Whatever it was, we decided that this book club was not for us. I wish the story ended there. I wish I could say we easily got on the 2 train and took it all the way back to my safe, midtown apartment.
But, that would be a lie.
In case you haven’t gathered from my previous blog post, the subway system in NYC is not the most reliable.
Thanks to some construction, our subway line ended three stops from where we were supposed to transfer. The station was kin to a mass exodus, and this is not an exaggeration. People flooded the streets hoping to catch a shuttle to the next station where they could catch their transfer train. People were yelling, cops were directing, and peddlers were peddling.
We were herded onto the shuttle, unsure if that was where we were supposed to be.

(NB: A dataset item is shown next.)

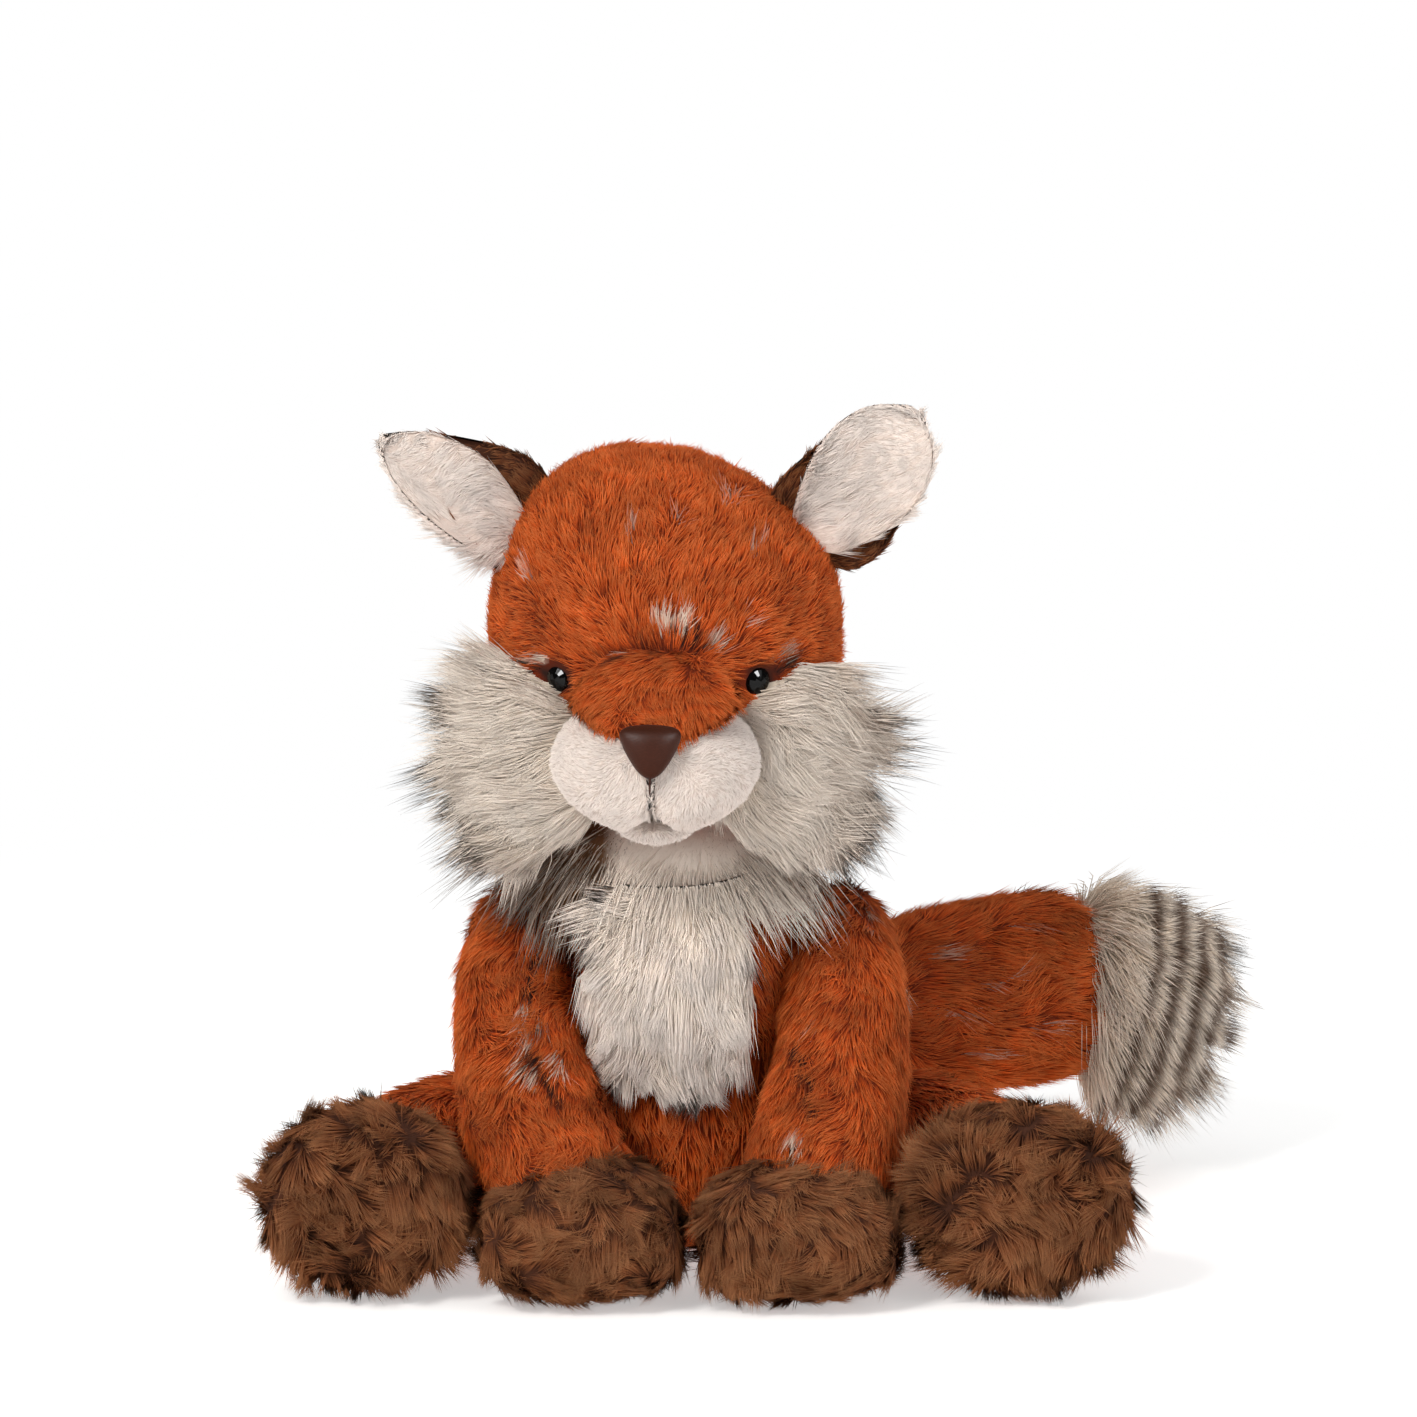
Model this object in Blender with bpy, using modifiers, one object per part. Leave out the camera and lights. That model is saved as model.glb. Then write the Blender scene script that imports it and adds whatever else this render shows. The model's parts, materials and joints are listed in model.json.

I kept looking over my shoulder to make sure my friend was with me, and I held my breath out of both fear and the stench of body odor surrounding me.
A little while later, the shuttle stopped and let us off. We looked around for a second and located the subway station. Praise God, the line we were supposed to take was there.
We pushed our way through the crowds into the subway and got on the train. Finally, an hour later, we were on the right train and headed toward home.
It wasn’t until that moment that I really considered my small apartment in Midtown Manhattan home. Maybe it was the stress of the day, maybe it was wondering around Harlem and the Bronx or maybe it was the fact that I was exhausted and just wanted to go to bed. Needless to say, when I walked up the steps and turned the key I felt flooded with relief.
The day didn’t turn out the way I expected to, and looking back I realize how completely unsafe I was being. I mean, honestly, who goes to Harlem to meet a woman from the Internet to drive with to a book club in the Bronx…? It was definitely not my brightest moment. But, at least I wasn’t alone, and I found out that the place I live truly is home.